A falta de notícia lhe deixa preocupado. Nem Valentina nem Malena nem médium ou espírito algum lhe dá informações sobre o paradeiro de Jhaver. Parece ter sido varrido do plano superior.

Esforça-se toda noite, mas nem mesmo nos sonhos o encontra. Será que o anjo negro não pode ou não quer ser encontrado?

Logo após Pablo ser batizado, ao completar um mês, Sebatian e Malena, os padrinhos, embarcam para Bariloche.

Depois de todo esse período de instabilidade e tensão, viajam em busca de paz e descanso. Praticamente uma nova lua de mel para colocar em ordem um casamento bastante tumultuado. Era para viverem dias aprazíveis, de calmaria. Porém, a angústia de Sebastian não alivia nem mesmo diante daquelas paisagens de perder o fôlego.

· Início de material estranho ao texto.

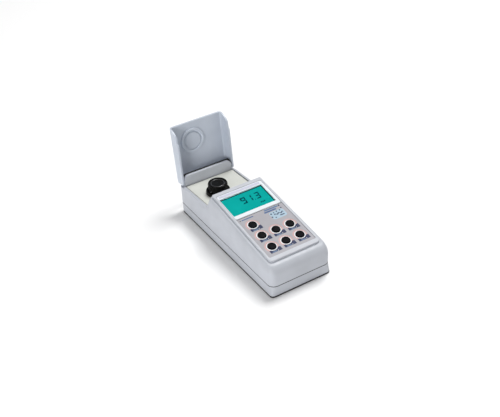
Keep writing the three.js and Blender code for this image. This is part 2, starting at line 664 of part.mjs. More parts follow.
add(instrument, "deck_plate", deckPlate(), deckCream);
add(instrument, "well_collar", wellCollar(), mouldedBlack);
const well = new THREE.Group();
well.position.set(WELL.x, WELL.y, 0);
instrument.add(well);
add(well, "well_seal", wellSeal(), rubberBlack).position.z = OPTICS.top + 0.2;
add(well, "optical_block", opticalBlock(), mouldedBlack);
const led = add(well, "infrared_led", lamp(), irLens);
led.rotation.y = Math.PI / 2;
led.position.set(-OPTICS.halfWidth - 0.6, 0, OPTICS.beamZ);
const detector = add(well, "photodetector", detectorCan(), steel);
detector.rotation.x = Math.PI / 2;
detector.position.set(0, OPTICS.halfWidth - 0.4, OPTICS.beamZ);
const detectorBoard = box(24, 1.6, 26).translate(0, OPTICS.halfWidth + 1.1, 10);
add(well, "detector_circuit_board", detectorBoard, boardGreen);

// ---- Cuvette: glass vial, liner and screw cap ----
function vial() {
  const inner = VIAL_RADIUS - VIAL_WALL;
  const shoulder = CAP_BOTTOM - 1.6;
  const bore = NECK_RADIUS - VIAL_WALL;
  const rim = CAP_TOP - 4;
  return turned([
    [0, VIAL_BOTTOM],
    [VIAL_RADIUS - 1, VIAL_BOTTOM],
    [VIAL_RADIUS, VIAL_BOTTOM + 1],
    [VIAL_RADIUS, shoulder],
    [NECK_RADIUS, shoulder + 1.2],
    [NECK_RADIUS, rim],
    [bore, rim],
    [bore, shoulder + 1],
    [inner, shoulder - 0.6],
    [inner, VIAL_BOTTOM + 2.6],
    [inner - 1, VIAL_BOTTOM + 1.8],
    [0, VIAL_BOTTOM + 1.8],
  ]);
}

function cap() {
  const wallInner = NECK_RADIUS + 0.6;
  const underTop = CAP_TOP - 2.3;
  const round = 1.6; // radius of the top's outer edge
  const dish = { radius: CAP_RADIUS - 2.1, depth: 1.2 };
  const profile = [[wallInner, CAP_BOTTOM], [CAP_RADIUS, CAP_BOTTOM]];
  for (let k = 0; k <= 3; k++) {
    const turn = ((k / 3) * Math.PI) / 2;
    const radius = CAP_RADIUS - round + round * Math.cos(turn);
    profile.push([radius, CAP_TOP - round + round * Math.sin(turn)]);
  }
  profile.push(
    [dish.radius, CAP_TOP],
    [dish.radius - 0.8, CAP_TOP - dish.depth],
    [0, CAP_TOP - dish.depth],
    [0, underTop],
    [wallInner, underTop],
    [wallInner, CAP_BOTTOM],
  );
  return turned(profile);
}

add(well, "cuvette_vial", vial(), glassClear);
const liner = rod(NECK_RADIUS, 0.8, 20).translate(0, 0, CAP_TOP - 3.6);
add(well, "cap_liner", liner, diffuserWhite);
add(well, "cuvette_cap", cap(), mouldedBlack);

// ---- Batteries ----
// A cell about Z with its positive end up.
const cell = () => {
  const { radius, length, nubRadius, nub } = CELL;
  return turned([
    [0, 0],
    [radius - 0.4, 0],
    [radius, 0.4],
    [radius, length - 0.4],
    [radius - 0.4, length],
    [nubRadius, length],
    [nubRadius, length + nub],
    [0, length + nub],
  ], 12);
};

// A conical spring about Z, wide at the foot.
class SpringLine extends THREE.Curve {
  getPoint(t, target = new THREE.Vector3()) {
    const turn = t * 2 * Math.PI * SPRING.turns;
    const radius = SPRING.foot + (SPRING.tip - SPRING.foot) * t;
    return target.set(radius * Math.cos(turn), radius * Math.sin(turn), SPRING.length * t);
  }
}

function spring() {
  const section = new THREE.Shape();
  section.absarc(0, 0, SPRING.wire, 0, 2 * Math.PI);
  const options = { extrudePath: new SpringLine(), steps: 24, curveSegments: 2 };
  return new THREE.ExtrudeGeometry(section, { ...options, bevelEnabled: false });
}

const batteries = new THREE.Group();
instrument.add(batteries);
const contactX = BAY.halfWidth - GAP; // the face of a contact strip that is against the wall
const contactThickness = 0.4;
for (let k = 0; k < 4; k++) {
  const y = (BAY.front + BAY.rear) / 2 + (k - 1.5) * CELL.pitch;
  const side = k % 2 === 0 ? 1 : -1; // the end that the positive terminal faces
  const row = new THREE.Group();
  row.position.set(0, y, CELL.axisZ);
  row.rotation.y = (side * Math.PI) / 2;
  batteries.add(row);
  const contactFace = contactX - contactThickness - GAP;
  const foot = contactFace - CELL.length - CELL.nub;
  add(row, `battery_${k + 1}`, cell(), cellJacket).position.z = foot;
  const coil = add(row, `battery_spring_${k + 1}`, spring(), steel);
  coil.position.z = -contactFace + SPRING.wire;
}

// Strips that join the cells in series: end strips hold one cell, the others bridge two.
const strips = [
  { side: 1, cells: [0, 1] },
  { side: 1, cells: [2, 3] },
  { side: -1, cells: [0, 0] },
  { side: -1, cells: [1, 2] },
  { side: -1, cells: [3, 3] },
];
strips.forEach(({ side, cells }, k) => {
  const middle = (cells[0] + cells[1]) / 2 - 1.5;
  const length = 11 + (cells[1] - cells[0]) * CELL.pitch;
  const strip = box(contactThickness, length, 11);
  const y = (BAY.front + BAY.rear) / 2 + middle * CELL.pitch;
  const x = side * (contactX - contactThickness / 2);
  add(batteries, `battery_contact_${k + 1}`, strip, steel).position.set(x, y, CELL.axisZ - 5.5);
});

function batteryDoor() {
  const { halfWidth, front, rear, thickness } = DOOR;
  const sheet = plate(2 * halfWidth, rear - front, 0.8, thickness);
  let body = solid(sheet, shift(0, (front + rear) / 2, BASE_Z));
  for (let k = 0; k < 4; k++)
    body = body.subtract(solid(box(16, 1, 1), shift(0, front + 4 + 2.4 * k, BASE_Z - 0.5)));
  return body;
}
add(instrument, "battery_door", batteryDoor(), caseGrey);

// ---- Feet and case screws ----
footPlaces.forEach(([x, y], k) => {
  const { radius, height } = FOOT;
  const pad = turned([[0, 0], [radius - 0.5, 0], [radius, 0.5], [radius, height], [0, height]], 16);
  add(instrument, `foot_${k + 1}`, pad, rubberBlack).position.set(x, y, 0);
});
screwPlaces.forEach(([x, y], k) => {
  const caseScrew = screw(SCREW.headRadius, 2.2, SCREW.shank, SCREW.top - SCREW.headZ);
  const sunk = SCREW.headZ - GAP - 2.2;
  add(instrument, `case_screw_${k + 1}`, caseScrew, steel).position.set(x, y, sunk);
});

// ---- Wires inside the case ----
function lead(points, radius) {
  const section = new THREE.Shape();
  section.absarc(0, 0, radius, 0, 2 * Math.PI);
  const path = new THREE.CatmullRomCurve3(points.map((point) => new THREE.Vector3(...point)));
  const options = { extrudePath: path, steps: 14, curveSegments: 3, bevelEnabled: false };
  return new THREE.ExtrudeGeometry(section, options);
}
const leadRadius = 0.7;
const [leftHole, rightHole] = LEAD_HOLES;
const holeY = BAY.rear - 1.6;
const leadTo = (x) => [
  [x, holeY, BAY.roof - 1],
  [x, holeY, BAY.roof + 5],
  [x * 1.1, holeY + 8, BAY.roof + 10],
  [x * 1.3, holeY + 12, BAY.roof + 17],
];
add(instrument, "battery_lead_positive", lead(leadTo(rightHole), leadRadius), leadRed);
add(instrument, "battery_lead_negative", lead(leadTo(leftHole), leadRadius), leadBlack);
const cableStart = { x: WELL.x + 8, y: WELL.y + OPTICS.halfWidth + 2.2 };
const detectorCable = [
  [cableStart.x, cableStart.y + 0.8, 30],
  [cableStart.x + 8, cableStart.y + 1.2, 28],
  [WELL.x + OPTICS.halfWidth + 5, cableStart.y - 6, 25],
  [WELL.x + OPTICS.halfWidth + 5, WELL.y, 24],
  [WELL.x + OPTICS.halfWidth + 3, WELL.y - OPTICS.halfWidth - 6, 30],
  [10, WELL.y - OPTICS.halfWidth - 14, 42],
];
add(instrument, "detector_cable", lead(detectorCable, 0.9), leadGrey);

// ---- Hinge pins and the lid ----
[-1, 1].forEach((side, k) => {
  const inner = HINGE_BLOCK.halfWidth - 5.5;
  const pin = rod(PIN_RADIUS, LID_HALF_WIDTH - 0.1 - inner, 24).rotateY((side * Math.PI) / 2);
  const place = [side * inner, PIVOT.y, PIVOT.z];
  add(instrument, `hinge_pin_${k + 1}`, pin, steel).position.set(...place);
});

// The lid's side view, shut, from the tip's top edge round by the foot to the hinge ear.
function lidSide() {
  const { y: tipY, z: tipZ } = LID_TIP;
  const [py, pz] = [PIVOT.y, PIVOT.z];
  const clear = 0.6; // over the case rim
  const ear = LID_REAR_Y - py;
  const stepY = tipY + 17;
  const edge = (y) => deckHeight(y) + clear;
  const shape = new THREE.Shape();
  shape.moveTo(tipY, tipZ + 1);
  shape.lineTo(tipY + 1, tipZ - 5);
  shape.quadraticCurveTo(tipY + 4.5, edge(tipY) + 3.4, tipY + 10, edge(tipY) + 2.2);
  shape.lineTo(stepY - 2, edge(stepY) + 2.2);
  shape.quadraticCurveTo(stepY, edge(stepY) + 2, stepY + 1, edge(stepY) + 0.6);
  shape.lineTo(stepY + 2.5, edge(stepY + 2.5));
  shape.lineTo(py - 6, edge(py - 6));
  shape.lineTo(py, pz - ear);
  shape.absarc(py, pz, ear, -Math.PI / 2, 0);
  shape.lineTo(LID_REAR_Y, tipZ + 1);
  shape.closePath();
  return shape;
}

// The lid's end view: a flat top with rounded shoulders, inset all round.
function lidEnd(inset) {
  const half = LID_HALF_WIDTH - inset;
  const radius = LID_CORNER - inset;
  const shape = new THREE.Shape();
  shape.moveTo(-half, -40);
  shape.lineTo(half, -40);
  shape.lineTo(half, -radius - inset);
  shape.absarc(half - radius, -radius - inset, radius, 0, Math.PI / 2);
  shape.lineTo(radius - half, -inset);
  shape.absarc(radius - half, -radius - inset, radius, Math.PI / 2, Math.PI);
  shape.closePath();
  return shape;
}

function lid() {
  const width = 2 * LID_HALF_WIDTH + 2;
  const side = new THREE.ExtrudeGeometry(lidSide(), {
    depth: width,
    bevelEnabled: false,
    curveSegments: 8,
  });
  // The lid's own top plane falls towards the hinge.
  const top = new THREE.Matrix4()
    .makeTranslation(0, LID_TIP.y, LID_TIP.z)
    .multiply(new THREE.Matrix4().makeRotationX(-LID_SLOPE));
  const swept = (inset, from, length) => {
    const end = new THREE.ExtrudeGeometry(lidEnd(inset), {
      depth: length,
      bevelEnabled: false,
      curveSegments: 6,
    }).rotateX(Math.PI / 2);
    return solid(end, top.clone().multiply(shift(0, from + length, 0)));
  };
  const { x: ringX, y: ringY, inner, outer, disc, height } = LID_RING;
  const ringAt = top.clone().multiply(shift(ringX, ringY - LID_TIP.y, -LID_WALL - height));
  const boss = turned([
    [inner, 0.6],
    [inner + 0.7, 0],
    [outer - 0.7, 0],
    [outer, 0.6],
    [outer, height + 1],
    [inner, height + 1],
    [inner, 0.6],
  ], 28);
  const discFace = 0.6; // how far the disc stays short of the ring's crest
  const centre = turned([
    [0, discFace],
    [disc - 0.6, discFace],
    [disc, discFace + 0.5],
    [disc, height + 1],
    [0, height + 1],
  ], 28);
  let body = solid(side, shift(-width / 2, 0, 0).multiply(sideways))
    .intersect(swept(0, -5, 90))
    .subtract(swept(LID_WALL, -10, 100))
    .add(solid(boss, ringAt))
    .add(solid(centre, ringAt));
  const pinHole = rod(PIN_RADIUS + GAP / 2, width, 24).rotateY(Math.PI / 2);
  body = body.subtract(solid(pinHole, shift(-width / 2, PIVOT.y, PIVOT.z)));
  return surface(body).translate(0, -PIVOT.y, -PIVOT.z);
}
add(lidShut, "lid", lid(), lidGrey);

// ---- Origin at the bottom centre of the whole ----
const extent = new THREE.Box3().setFromObject(instrument, true);
const middle = extent.getCenter(new THREE.Vector3());
instrument.position.set(-middle.x, -middle.y, -extent.min.z);

export default instrument;
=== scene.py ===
"""The looks of the handheld water tester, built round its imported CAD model. Metres, Z up."""
import json
import math
import random

import bmesh
import bpy
from mathutils import Matrix, Vector
from mathutils.geometry import convex_hull_2d


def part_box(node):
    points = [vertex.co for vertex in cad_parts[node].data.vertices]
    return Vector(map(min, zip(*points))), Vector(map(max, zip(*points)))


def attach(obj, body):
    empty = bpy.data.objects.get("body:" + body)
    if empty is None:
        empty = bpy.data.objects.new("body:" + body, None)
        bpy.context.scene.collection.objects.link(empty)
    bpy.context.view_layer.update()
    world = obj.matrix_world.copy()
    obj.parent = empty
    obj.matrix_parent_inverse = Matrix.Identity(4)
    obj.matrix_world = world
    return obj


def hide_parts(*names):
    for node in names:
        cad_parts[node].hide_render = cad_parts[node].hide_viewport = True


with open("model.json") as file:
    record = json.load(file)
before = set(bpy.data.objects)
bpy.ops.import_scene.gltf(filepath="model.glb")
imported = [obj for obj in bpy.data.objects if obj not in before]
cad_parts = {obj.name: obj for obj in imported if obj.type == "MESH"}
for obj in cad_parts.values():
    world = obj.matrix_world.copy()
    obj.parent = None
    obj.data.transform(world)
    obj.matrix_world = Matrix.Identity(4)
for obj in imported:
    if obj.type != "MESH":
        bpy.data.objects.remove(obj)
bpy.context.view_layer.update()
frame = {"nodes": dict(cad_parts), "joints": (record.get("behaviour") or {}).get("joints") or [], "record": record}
nodes = frame["nodes"]
MM = 0.001
random.seed(7)


# ---- Materials ----
def principled(mat):
    return mat.node_tree.nodes["Principled BSDF"]


def new_material(name, color, roughness, **sockets):
    """A Principled material. Plain values are set straight on the shader's own sockets."""
    mat = bpy.data.materials.new(name)
    mat.use_nodes = True
    shader = principled(mat)
    shader.inputs["Base Color"].default_value = (*color, 1)
    shader.inputs["Roughness"].default_value = roughness
    for socket, value in sockets.items():
        shader.inputs[socket.replace("_", " ")].default_value = value
    return mat


def node(mat, kind, **values):
    """A shader node with its input sockets set by name."""
    made = mat.node_tree.nodes.new(kind)
    for socket, value in values.items():
        made.inputs[socket].default_value = value
    return made


def link(mat, source, output, target, socket):
    mat.node_tree.links.new(source.outputs[output], target.inputs[socket])


def noise(mat, scale, detail=3.0, stretch=(1, 1, 1)):
    """Noise over the object's own coordinates, at so many cells a metre."""
    coordinates = mat.node_tree.nodes.new("ShaderNodeTexCoord")
    mapping = node(mat, "ShaderNodeMapping", Scale=stretch)
    texture = node(mat, "ShaderNodeTexNoise", Scale=scale, Detail=detail, Roughness=0.55)
    link(mat, coordinates, "Object", mapping, "Vector")
    link(mat, mapping, "Vector", texture, "Vector")
    return texture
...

Em um de tantos passeios, Malena tem um pressentimento para não andar no teleférico localizado no Complexo Cerro Otto. Sebastian também sentiu alguma coisa. Mas o que sentiu teve o efeito contrário. Uma força o empurrava para a viagem de pouco mais de dois quilômetros sustentada por cabos de aço.

A vontade da mulher prevaleceu. Voltaram para o hotel. Malena teve um sono estranho e algo fez o ex-promotor sair às ruas, sozinho, e voltar ao complexo.

O céu estava limpo, mas o ar estava pesado. Embarcou numa daquelas gôndolas panorâmicas rumo ao cume do Cerro, a mais de 1400 m de altura. Junto dele, outros três passageiros.

Do nada, pouco depois da metade do percurso, o horizonte foi manchado por borrões negros. Tempestade de raios e ventos. A chuva era apenas conseqüência de um grande transtorno atmosférico. As gôndolas chacoalhavam a metros e metros de altura. Sebastian não sabia se aquilo era real ou se não passava de uma alucinação, afinal, os outros passageiros não esboçavam quaisquer sinais de espanto.

Os cabos, cada vez mais tensionados pela ventania, pareciam querer se romper e chicotear o corpo da montanha. Gritos ecoavam dentro de Sebastian enquanto de sua boca saía um silêncio arrebatador. Fechou os olhos e rezou deixando sua vida nas mãos dos espíritos.

De repente, a chuva passou, o céu voltou a se abrir. No meio daquela confusão toda que durou menos de três minutos, Sebastian sentiu Jhaver. Abriu os olhos e enxergou o ex-castigador no rosto daquelas três pessoas que estavam ali. Um negro, um louro e uma mulher de cabelos acastanhados.

Todos eram bem diferentes fisicamente, mas todos eram Jhaver.

Não falou nada, tampouco ouviu palavra alguma.

Mesmo com essa experiência o livro não avançou uma página sequer. Em compensação, Malena desenhou uma nova linha de jóias assim que acordou daquele sono misterioso.

A estada em Bariloche chega ao fim e o casal volta a Bueno Aires. O dia do lançamento da obra “O Castigador” estava próximo. Aliás, estava próximo demais.